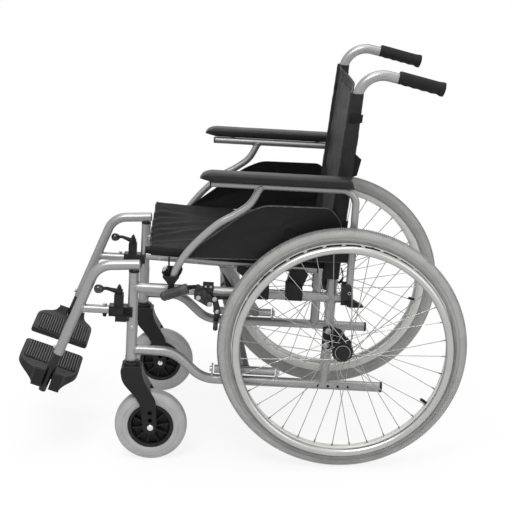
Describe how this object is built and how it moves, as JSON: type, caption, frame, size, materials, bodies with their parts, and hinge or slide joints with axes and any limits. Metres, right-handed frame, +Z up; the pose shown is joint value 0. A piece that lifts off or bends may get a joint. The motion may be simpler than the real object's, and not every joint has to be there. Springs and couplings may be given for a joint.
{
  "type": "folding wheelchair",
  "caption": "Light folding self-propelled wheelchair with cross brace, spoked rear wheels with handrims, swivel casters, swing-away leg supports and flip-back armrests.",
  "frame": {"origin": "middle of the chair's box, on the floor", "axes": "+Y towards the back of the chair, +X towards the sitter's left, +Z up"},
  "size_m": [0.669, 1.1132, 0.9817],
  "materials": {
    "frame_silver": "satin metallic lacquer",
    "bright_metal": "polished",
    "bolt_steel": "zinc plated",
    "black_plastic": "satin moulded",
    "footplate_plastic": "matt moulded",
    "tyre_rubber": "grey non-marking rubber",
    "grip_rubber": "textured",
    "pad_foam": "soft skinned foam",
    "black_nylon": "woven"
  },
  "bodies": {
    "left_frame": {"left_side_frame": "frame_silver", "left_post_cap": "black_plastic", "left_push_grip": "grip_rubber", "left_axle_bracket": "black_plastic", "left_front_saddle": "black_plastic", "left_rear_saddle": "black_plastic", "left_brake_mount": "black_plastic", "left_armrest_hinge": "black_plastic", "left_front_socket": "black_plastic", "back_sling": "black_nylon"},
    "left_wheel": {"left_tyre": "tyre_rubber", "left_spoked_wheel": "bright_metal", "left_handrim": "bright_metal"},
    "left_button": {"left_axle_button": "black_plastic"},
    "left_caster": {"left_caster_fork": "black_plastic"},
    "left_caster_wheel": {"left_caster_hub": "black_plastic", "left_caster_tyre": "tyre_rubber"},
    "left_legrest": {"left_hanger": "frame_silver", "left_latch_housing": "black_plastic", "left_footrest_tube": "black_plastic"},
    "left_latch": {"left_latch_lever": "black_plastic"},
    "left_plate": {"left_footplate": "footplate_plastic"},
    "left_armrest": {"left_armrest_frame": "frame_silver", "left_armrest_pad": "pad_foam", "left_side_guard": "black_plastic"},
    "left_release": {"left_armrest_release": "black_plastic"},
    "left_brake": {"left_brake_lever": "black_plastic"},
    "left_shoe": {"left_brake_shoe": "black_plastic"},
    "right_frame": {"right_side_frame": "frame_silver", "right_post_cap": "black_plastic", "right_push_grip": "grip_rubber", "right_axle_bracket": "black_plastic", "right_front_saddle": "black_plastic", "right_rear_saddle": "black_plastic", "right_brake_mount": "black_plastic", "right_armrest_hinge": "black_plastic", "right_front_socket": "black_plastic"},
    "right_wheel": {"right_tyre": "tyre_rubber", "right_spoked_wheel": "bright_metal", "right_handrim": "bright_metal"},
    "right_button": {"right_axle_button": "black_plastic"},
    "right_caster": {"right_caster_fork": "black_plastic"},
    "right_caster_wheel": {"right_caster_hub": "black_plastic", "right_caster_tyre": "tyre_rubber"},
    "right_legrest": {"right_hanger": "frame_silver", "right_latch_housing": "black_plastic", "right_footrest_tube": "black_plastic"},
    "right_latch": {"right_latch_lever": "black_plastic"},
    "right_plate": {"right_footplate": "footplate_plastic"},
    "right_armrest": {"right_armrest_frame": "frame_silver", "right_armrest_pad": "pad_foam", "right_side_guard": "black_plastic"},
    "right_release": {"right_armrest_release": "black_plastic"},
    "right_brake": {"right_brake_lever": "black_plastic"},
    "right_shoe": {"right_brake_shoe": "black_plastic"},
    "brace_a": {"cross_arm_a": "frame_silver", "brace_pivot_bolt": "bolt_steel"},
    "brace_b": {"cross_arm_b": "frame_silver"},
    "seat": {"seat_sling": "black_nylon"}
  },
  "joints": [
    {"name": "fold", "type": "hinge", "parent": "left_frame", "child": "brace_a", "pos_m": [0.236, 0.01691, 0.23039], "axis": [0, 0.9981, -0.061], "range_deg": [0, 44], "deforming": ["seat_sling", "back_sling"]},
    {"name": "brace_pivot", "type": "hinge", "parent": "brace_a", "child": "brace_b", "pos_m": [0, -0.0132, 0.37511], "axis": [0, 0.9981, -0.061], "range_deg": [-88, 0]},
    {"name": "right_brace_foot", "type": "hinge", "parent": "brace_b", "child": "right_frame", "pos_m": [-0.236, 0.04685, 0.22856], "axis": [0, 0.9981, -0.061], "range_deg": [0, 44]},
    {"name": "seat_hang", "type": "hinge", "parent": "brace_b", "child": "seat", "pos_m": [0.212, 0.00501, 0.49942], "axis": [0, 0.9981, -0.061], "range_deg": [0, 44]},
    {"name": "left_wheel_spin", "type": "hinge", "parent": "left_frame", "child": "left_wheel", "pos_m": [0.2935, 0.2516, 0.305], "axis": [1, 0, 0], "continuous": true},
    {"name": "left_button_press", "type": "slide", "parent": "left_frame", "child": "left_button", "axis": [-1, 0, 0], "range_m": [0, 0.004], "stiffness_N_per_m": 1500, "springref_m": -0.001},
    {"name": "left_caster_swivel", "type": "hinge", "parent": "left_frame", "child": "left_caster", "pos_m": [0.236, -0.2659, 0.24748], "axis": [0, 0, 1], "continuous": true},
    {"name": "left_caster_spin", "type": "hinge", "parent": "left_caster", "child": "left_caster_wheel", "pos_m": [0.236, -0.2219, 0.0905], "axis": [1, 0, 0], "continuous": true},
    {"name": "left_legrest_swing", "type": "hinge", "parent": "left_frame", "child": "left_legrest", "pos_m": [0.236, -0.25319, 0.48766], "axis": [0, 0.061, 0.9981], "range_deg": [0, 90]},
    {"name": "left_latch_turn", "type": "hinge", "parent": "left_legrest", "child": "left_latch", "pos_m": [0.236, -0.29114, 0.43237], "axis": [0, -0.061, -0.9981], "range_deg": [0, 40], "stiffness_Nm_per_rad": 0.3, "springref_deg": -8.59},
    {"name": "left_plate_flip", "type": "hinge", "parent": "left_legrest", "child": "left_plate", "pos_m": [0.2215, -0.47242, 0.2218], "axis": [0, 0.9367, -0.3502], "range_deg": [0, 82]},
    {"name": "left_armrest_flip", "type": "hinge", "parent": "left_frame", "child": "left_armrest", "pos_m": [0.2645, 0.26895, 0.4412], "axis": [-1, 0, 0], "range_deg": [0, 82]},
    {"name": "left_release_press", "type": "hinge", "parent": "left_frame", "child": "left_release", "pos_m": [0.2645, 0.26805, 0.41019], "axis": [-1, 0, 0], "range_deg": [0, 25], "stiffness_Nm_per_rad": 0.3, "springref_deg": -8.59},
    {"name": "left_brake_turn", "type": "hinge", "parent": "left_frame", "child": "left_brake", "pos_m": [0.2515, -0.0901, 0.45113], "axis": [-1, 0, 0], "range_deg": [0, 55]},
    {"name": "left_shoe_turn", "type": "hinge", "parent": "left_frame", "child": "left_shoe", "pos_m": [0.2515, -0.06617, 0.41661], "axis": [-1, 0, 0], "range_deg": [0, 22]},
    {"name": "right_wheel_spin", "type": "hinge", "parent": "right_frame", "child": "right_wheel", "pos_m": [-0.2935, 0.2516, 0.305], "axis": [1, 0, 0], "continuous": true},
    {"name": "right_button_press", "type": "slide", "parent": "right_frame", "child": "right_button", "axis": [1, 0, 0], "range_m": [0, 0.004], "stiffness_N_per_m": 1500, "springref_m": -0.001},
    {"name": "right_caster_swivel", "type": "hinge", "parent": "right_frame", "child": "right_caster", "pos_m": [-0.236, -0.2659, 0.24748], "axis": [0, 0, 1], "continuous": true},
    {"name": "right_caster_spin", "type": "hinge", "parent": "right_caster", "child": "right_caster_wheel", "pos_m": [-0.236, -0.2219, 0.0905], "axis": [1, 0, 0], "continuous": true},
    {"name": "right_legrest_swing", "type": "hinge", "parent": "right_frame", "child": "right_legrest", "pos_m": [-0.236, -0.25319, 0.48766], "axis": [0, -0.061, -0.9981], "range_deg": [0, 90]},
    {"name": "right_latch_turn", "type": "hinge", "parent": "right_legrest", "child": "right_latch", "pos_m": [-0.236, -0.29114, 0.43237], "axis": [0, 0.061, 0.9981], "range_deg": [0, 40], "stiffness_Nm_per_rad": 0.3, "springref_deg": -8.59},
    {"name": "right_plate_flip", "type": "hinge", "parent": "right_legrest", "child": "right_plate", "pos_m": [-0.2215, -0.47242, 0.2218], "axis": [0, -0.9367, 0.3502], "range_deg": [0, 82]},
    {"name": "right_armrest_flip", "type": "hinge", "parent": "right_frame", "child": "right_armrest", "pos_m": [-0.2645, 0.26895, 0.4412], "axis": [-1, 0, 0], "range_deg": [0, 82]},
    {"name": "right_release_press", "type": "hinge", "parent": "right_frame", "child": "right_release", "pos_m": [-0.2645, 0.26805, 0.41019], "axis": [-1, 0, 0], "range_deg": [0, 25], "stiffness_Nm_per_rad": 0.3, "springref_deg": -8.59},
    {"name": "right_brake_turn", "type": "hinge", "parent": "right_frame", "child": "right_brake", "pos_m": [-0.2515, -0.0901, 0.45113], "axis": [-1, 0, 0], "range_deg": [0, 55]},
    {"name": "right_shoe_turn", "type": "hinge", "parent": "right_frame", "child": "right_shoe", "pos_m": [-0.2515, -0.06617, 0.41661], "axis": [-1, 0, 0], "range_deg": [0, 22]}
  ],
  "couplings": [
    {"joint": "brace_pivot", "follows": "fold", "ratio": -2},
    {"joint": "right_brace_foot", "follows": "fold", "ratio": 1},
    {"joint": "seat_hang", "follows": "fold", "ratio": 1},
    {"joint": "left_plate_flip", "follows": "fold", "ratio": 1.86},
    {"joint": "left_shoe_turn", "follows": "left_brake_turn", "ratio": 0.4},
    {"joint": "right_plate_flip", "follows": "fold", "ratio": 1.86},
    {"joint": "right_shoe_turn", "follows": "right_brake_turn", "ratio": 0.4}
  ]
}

■ ■ ■

### Problem to work on
Return each line of the listing that holds the string "joints".

### Solution for this problem
Describe how this object is built and how it moves, as JSON: type, caption, frame, size, materials, bodies with their parts, and hinge or slide joints with axes and any limits. Metres, right-handed frame, +Z up; the pose shown is joint value 0. A piece that lifts off or bends may get a joint. The motion may be simpler than the real object's, and not every joint has to be there. Springs and couplings may be given for a joint.
  "joints": [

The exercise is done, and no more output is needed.